The silence tells us everything. So do the actions that preceded it. In the months since Zuckerberg's Thanksgiving meeting with Trump, the architect of the Poke has orchestrated a complete surrender of principles at Meta. He stripped away fact-checking programs. He gutted content moderation policies. He elevated Republican executives to key positions. He eliminated diversity initiatives across the company, claiming without evidence they had somehow worked "too well" - even as men continue to outnumber women at Meta by two to one.

Watch how quickly he moves when Trump demands change. Special rules for Trump's social media posts? Done. A warm welcome back to Meta's platforms? Arranged immediately. The dismantling of years of protective policies? Executed within weeks. Zuckerberg transforms himself with each passing month, molding himself into whatever shape he thinks will please his new master. The awkward coding prodigy now struts around as a cage-fighting, wild-pig-hunting warrior philosopher, spouting tired talking points about "masculine virtues" on Joe Rogan's podcast.

Money tells the real story. Meta makes billions by harvesting and selling our attention to the highest bidder. Zuckerberg controls it all with near-absolute authority. He has more wealth than he could spend in a hundred lifetimes. He commands a platform that reaches billions of people. All that power, all those resources, all that potential influence - and he uses it to make himself smaller, bow lower, and surrender in ever more craven contortions of the human spirit.

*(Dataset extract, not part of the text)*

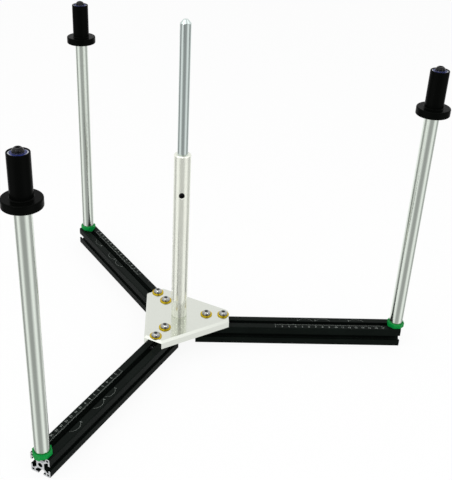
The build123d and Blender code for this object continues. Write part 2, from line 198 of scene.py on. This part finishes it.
# Laser marked aluminium, where the dye is burnt out of the skin: a pale, dry speckle on the black. It is
# drawn coarser than the real one, to show.
laser_mark = new_material("laser_marked_aluminium", {"Metallic": 0.2, "Roughness": 0.6})
place = add_node(laser_mark, "TexCoord").outputs["Object"]
speckle = add_node(
    laser_mark, "TexNoise", {"Vector": place, "Scale": 1 / laser_speckle_size}
).outputs[0]
burnt = add_node(
    laser_mark,
    "Mix",
    {0: speckle, 6: linear("#6B736D"), 7: linear("#B4BBB5")},
    data_type="RGBA",
).outputs[2]
set_shader(laser_mark, {"Base Color": burnt})


def add_mark(scale, length_along, length_across, centre):
    """A straight mark on the arm that lies along X, its centre at this place along, across and up."""
    stretch = Matrix.Diagonal((length_along, length_across, mark_relief, 1))
    bmesh.ops.create_cube(scale, size=1, matrix=Matrix.Translation(centre) @ stretch)


def add_number(scale, number, size, centre):
    """A plain number, read with the arm lying to the right."""
    curve = bpy.data.curves.new("number", type="FONT")
    curve.body = str(number)
    curve.size = size
    curve.extrude = mark_relief / 2
    curve.align_x = "CENTER"
    curve.align_y = "CENTER"
    text = bpy.data.objects.new("number", curve)
    mesh = bpy.data.meshes.new_from_object(text)
    mesh.transform(Matrix.Translation(centre))
    scale.from_mesh(mesh)
    bpy.data.objects.remove(text)
    bpy.data.curves.remove(curve)
    bpy.data.meshes.remove(mesh)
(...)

Look at his performances at Mar-a-Lago. Listen to him parrot Trump's language about "wokeness" and "masculinity." See how eagerly he implements Trump's wishes, destroying programs and policies that took years to build. The corporate jargon about "cultural balance" and "positive aggression" can't hide the truth. The talk of preventing cultural "neutering" can't disguise what's really happening.

His response to criticism reveals everything. When confronted about his silence on Trump's NIH cuts, he accused his critics of "making things up." When questioned about dismantling diversity programs, he buried the truth under buzzwords about "workplace culture." He retreats behind a wall of corporate doublespeak when pushed about his constant capitulation to Trump's demands. He rolls out contingents of Proud Women of Meta to defend his "feminism."

But he cannot conceal the simple, obvious truth.

This man is a coward.

The world already sees the damage. With each capitulation, Zuckerberg writes the simpering manual for corporate America's submission to authoritarianism. Amazon followed Zuckerberg's lead, rolling back its own diversity initiatives. Other tech companies watch and learn, reading the political winds through the lens of Zuckerberg's surrender.

Power corrupts, but cowardice corrupts more completely. It corrupts not through excess but through absence - the absence of backbone, principle, and basic human courage. Zuckerberg had every resource needed to stand up to Trump's assault on American institutions. He chose weak-willed submission in its place.

Surrounded by wealth and power, Zuckerberg probably tells himself he's making necessary compromises. He likely sees himself as a pragmatic leader navigating difficult times. But history will see him clearly: a child who would not become a man, a vacuum who traded his principles for proximity to power, a peon who sacrificed everything he claimed to believe for a seat at an authoritarian's table.

Mark Zuckerberg commands one of the most powerful companies on Earth. He controls vast wealth, unimaginable resources, and direct access to billions of human minds. Mark could speak up. He could take a stand. He could use even a fraction of his power to defend the institutions and principles he once claimed to cherish.

Instead, he cringes. He capitulates. He collaborates.

This man is a coward. And no amount of corporate jargon or performative masculinity can make that stain go away.